K The single shot was my producer Rami Samir Afuni's idea. I knew that I wanted to do some street dancing and I went to Ljuba who said that she always wanted to try something like this. Rami's sister Lianna and I went location scouting and we ended up finding this street we liked that captured graffiti art and the New York skyline. And then I called my brother and said, "Can you please film this for us?" He lives in Toronto, so the biggest expense was flying him from Toronto to New York. The rest of it involved rounding up friends to perform in it. My brother was the most professional person there!

SFBG And he paid the bills by working at weddings.

K Yeah, he's a very proffesional cinemetographer, but that's exactly it. Weddings paid the bills. But he's so phenomenal at these wedding videos!

SFBG All he had to do was apply that skill to this project and he's getting recognized for it.

K Right! Now he's a go-to guy for music videos, or at least it definitely helped him.

SFBG What's driving you? Do you have a dream gig?

K I've never thought about that. I just want to keep getting bigger and bigger, but the drive is to keep topping myself, to keep getting better. It's a challenging show that we do. Singing live, dancing live. There's no backing tracks and it seems like a lot of people sing over top of vocals to help with touring. Maybe I'm a purist, but I'm just like, "I won't do it! I can't do it!" I'd rather be out of tune than do that.

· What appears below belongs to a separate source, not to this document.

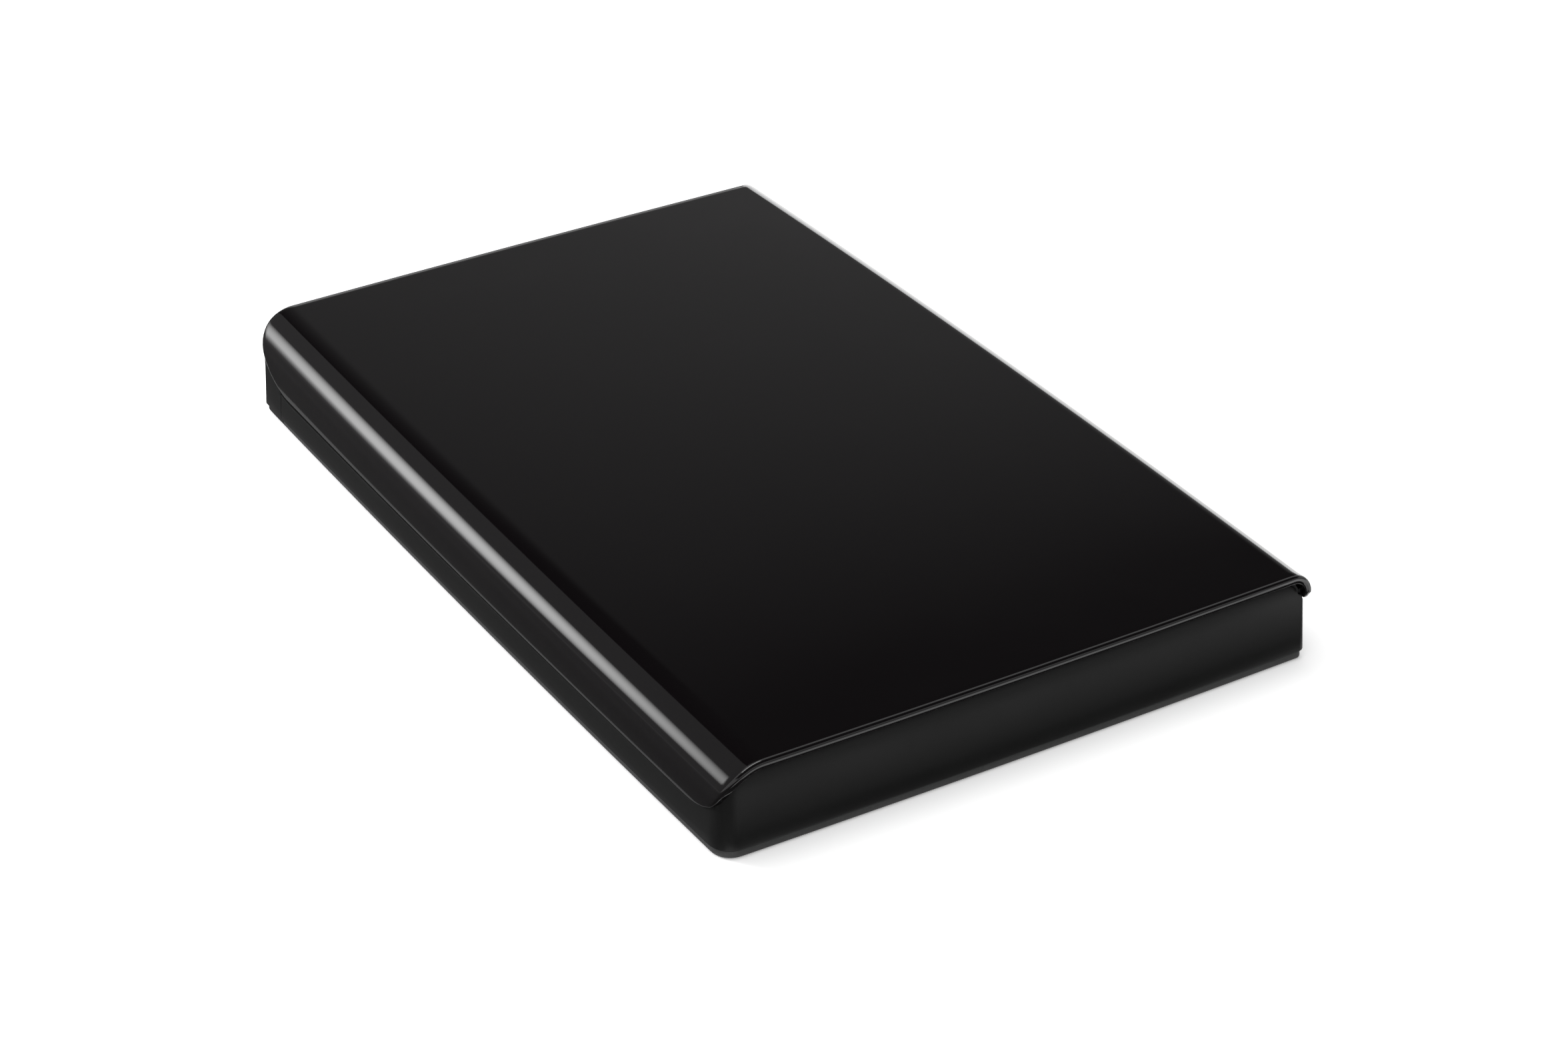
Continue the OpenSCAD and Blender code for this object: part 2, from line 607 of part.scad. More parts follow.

I work really hard, too. I'm always studying other artists. I'm kind of doing it all in the spotlight because it blew up so quickly. A lot of people develop off the stage or off the camera and then when it goes off, you're seasoned. But with "Hideaway," that was basically the first time I did the street dance. Ever. And now I’m really learning about that style of dance. I did ballet for years, so I was coordinated. I could pick up dance moves. But now I'm learning the movement, the style, the swag of all these other dances. It's very different, but it's fun. With all this creativity behind us, there really is no limit to how far we can go and what we can do.